Thursday, 09 de May de 2024 ISSN 1519-7670 - Ano 24 - nº 1287

Quando os repórteres opinam

Bill Grueskin lembra-se de que era editor no Wall Street Journal em 2004 quando o e-mail de Farnaz Fassihi, destinado aos olhos de uns poucos amigos, começou a circular pelo mundo. Farnaz, uma iraniana-americana, era repórter do WSJ e a exposição de suas opiniões, provocativas e incisivas, sobre a situação do Iraque, que se deteriorava, era chocante. Publicada fora dos limites normais de um jornalismo dolorosamente equilibrado, sua mensagem dava aos leitores uma sacudidela de uma realidade sem filtros. “Foi uma leitura inesperada e a reação foi explosiva”, disse Grueskin, atualmente diretor da Faculdade de Jornalismo da Universidade de Columbia.

Desde então, o debate sobre se os repórteres devem ou não expor suas opiniões pessoais ganhou força e velocidade. Esse debate – embora de maneira diferente – apareceu no blogda ombudsman do New York Times há algumas semanas, quando ela escreveu sobre o chefe da filial de Jerusalém do jornal, Jodi Rudoren. Escrevendo no Facebook, Rudoren expressou suas opiniões pessoais sobre os palestinos de uma maneira pela qual, posteriormente, se arrependeu. Mas alguns observadores viram uma lição importante na situação. “As opiniões e as crenças dos jornalistas importam, sim. Basta desse mito da ‘objetividade’”, escreveu no Twitter Jillian York, uma advogada.

Os leitores não querem que as opiniões dos repórteres sejam dissimuladas, mesmo que discordem. O leitor Mark, de Sydney, escreveu no blog da ombudsman: “Acho que o instinto de manter a velha ficção de que os jornalistas profissionais se podem livrar de suas opiniões pessoais e costumes mentais está fadado ao fracasso.”

“Por que esperar menos de jornalistas?”

Numa sociedade cada vez mais polarizada, este é um assunto cada vez mais importante e complexo. A objetividade importa? Vale a pena preservar a ideai de imparcialidade?

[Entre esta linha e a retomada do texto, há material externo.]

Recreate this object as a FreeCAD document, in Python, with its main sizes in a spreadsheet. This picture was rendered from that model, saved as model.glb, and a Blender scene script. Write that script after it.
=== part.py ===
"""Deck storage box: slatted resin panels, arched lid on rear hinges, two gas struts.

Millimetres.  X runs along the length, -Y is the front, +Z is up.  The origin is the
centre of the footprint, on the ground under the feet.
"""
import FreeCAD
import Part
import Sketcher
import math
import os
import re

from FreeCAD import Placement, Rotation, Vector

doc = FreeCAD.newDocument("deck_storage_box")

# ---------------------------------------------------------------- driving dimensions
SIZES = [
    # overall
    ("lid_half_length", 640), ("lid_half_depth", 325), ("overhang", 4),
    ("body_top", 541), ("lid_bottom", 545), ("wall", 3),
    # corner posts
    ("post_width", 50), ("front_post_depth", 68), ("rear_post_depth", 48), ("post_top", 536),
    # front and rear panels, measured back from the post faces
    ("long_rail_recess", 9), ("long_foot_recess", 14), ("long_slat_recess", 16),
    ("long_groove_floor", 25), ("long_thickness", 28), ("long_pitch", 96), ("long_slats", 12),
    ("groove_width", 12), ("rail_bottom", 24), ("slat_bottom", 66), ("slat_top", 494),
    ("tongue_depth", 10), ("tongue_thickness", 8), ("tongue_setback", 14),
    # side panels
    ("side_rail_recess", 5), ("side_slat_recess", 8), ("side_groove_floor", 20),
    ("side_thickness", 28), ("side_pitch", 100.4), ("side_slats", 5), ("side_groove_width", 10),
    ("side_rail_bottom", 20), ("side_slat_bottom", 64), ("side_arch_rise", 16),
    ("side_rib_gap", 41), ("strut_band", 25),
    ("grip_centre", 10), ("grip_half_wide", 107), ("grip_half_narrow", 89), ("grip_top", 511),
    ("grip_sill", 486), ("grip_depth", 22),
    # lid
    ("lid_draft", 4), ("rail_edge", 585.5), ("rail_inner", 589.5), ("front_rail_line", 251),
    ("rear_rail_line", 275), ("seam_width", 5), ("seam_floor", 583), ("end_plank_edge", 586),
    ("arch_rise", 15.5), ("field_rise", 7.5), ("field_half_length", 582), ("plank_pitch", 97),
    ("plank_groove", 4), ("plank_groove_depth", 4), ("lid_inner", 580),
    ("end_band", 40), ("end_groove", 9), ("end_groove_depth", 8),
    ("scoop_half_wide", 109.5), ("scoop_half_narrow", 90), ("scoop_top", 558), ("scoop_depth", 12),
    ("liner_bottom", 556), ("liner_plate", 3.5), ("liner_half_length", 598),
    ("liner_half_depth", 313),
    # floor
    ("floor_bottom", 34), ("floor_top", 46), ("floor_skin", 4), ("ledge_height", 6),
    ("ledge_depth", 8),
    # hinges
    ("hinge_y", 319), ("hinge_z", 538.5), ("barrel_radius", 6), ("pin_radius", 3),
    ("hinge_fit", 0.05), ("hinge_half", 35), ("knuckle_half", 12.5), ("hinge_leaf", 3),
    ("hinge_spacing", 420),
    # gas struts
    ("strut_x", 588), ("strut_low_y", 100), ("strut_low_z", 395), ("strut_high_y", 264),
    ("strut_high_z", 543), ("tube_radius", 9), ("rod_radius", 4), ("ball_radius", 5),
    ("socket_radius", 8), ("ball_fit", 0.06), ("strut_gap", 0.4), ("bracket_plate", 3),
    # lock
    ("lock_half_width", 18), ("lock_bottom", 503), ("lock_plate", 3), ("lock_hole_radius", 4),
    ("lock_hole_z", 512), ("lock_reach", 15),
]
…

Reconheçamos, com franqueza, que é um monstro de duas cabeças: em parte, há os preconceitos pessoais que os repórteres podem trazer para seu trabalho; e em parte a reportagem obscurece a verdade em nome da justiça. Jay Rosen, professor de Jornalismo na Universidade de Nova York, acredita que as interpretações tradicionais de uma reportagem imparcial são falsas. Ele acha que os jornalistas deveriam dizer diretamente aos leitores no que acreditam. “Os motivos para confiar estão mudando, pouco a pouco”, disse ele recentemente. “A ‘Opinião de Lugar Nenhum’ está se tornando cada vez mais difícil de confiar, enquanto no ‘Eis aqui de onde eu venho’ é mais provável acreditar.”

No sentido oposto, estão pessoas como Philip B. Corbett, editor administrativo de padrões do NYTimes. “Recuso-me terminantemente a aceitar a noção de que não há jornalismo imparcial e objetivo – que é uma espécie de dissimulação, uma charada e deveríamos simplesmente desistir disso e dar espaço aos nossos preconceitos”, disse. “Pretendemos que os profissionais de qualquer área ponham suas opiniões pessoais de lado quando estão trabalhando – juízes, policiais, cientistas, professores. Por que esperaríamos menos de jornalistas?” Vale ressaltar que nenhum destes jornalistas vê a coisa como questão fechada.

Reportagem imparcial

Rosen não chega ao ponto de dizer que o chefe da sucursal do NYTimes em Washington, por exemplo, deveria ter uma página na internet informando em quem ele votou, ou se acredita no direito ao aborto ou a que partido político é filiado. Embora ache que é o rumo certo para os jornalistas, “também compreendo que há uma porção de problemas de ordem prática, inclusive o simples fato do chefe da sucursal de Washington poder ser atacado por ter dito isso”.

Corbett, por seu lado, não espera que repórteres e editores sejam entidades sem rosto, impessoais. Incentiva-os a participarem de bate-papos na internet nos quais os leitores acabam conhecendo melhor os autores das matérias. Ele apoia que os jornalistas do NYTimes usem o Facebook, o Twitter e outras plataformas das mídias sociais para se comunicarem de uma maneira mais pessoal. Mas isso está longe de serem declarações públicas de opiniões políticas, uma prática que ele acha que iria “corroer a nossa credibilidade e alimentar a falsa noção de que não existem fatos concretos, não existe reportagem imparcial – apenas polêmicas”.

A ombudsman concorda com Corbett ,que a credibilidade do NYTimes seria prejudicada se seus repórteres declarassem suas opções partidárias. Como ele destaca, os leitores já têm dificuldade em aceitar que a reportagem seja imparcial.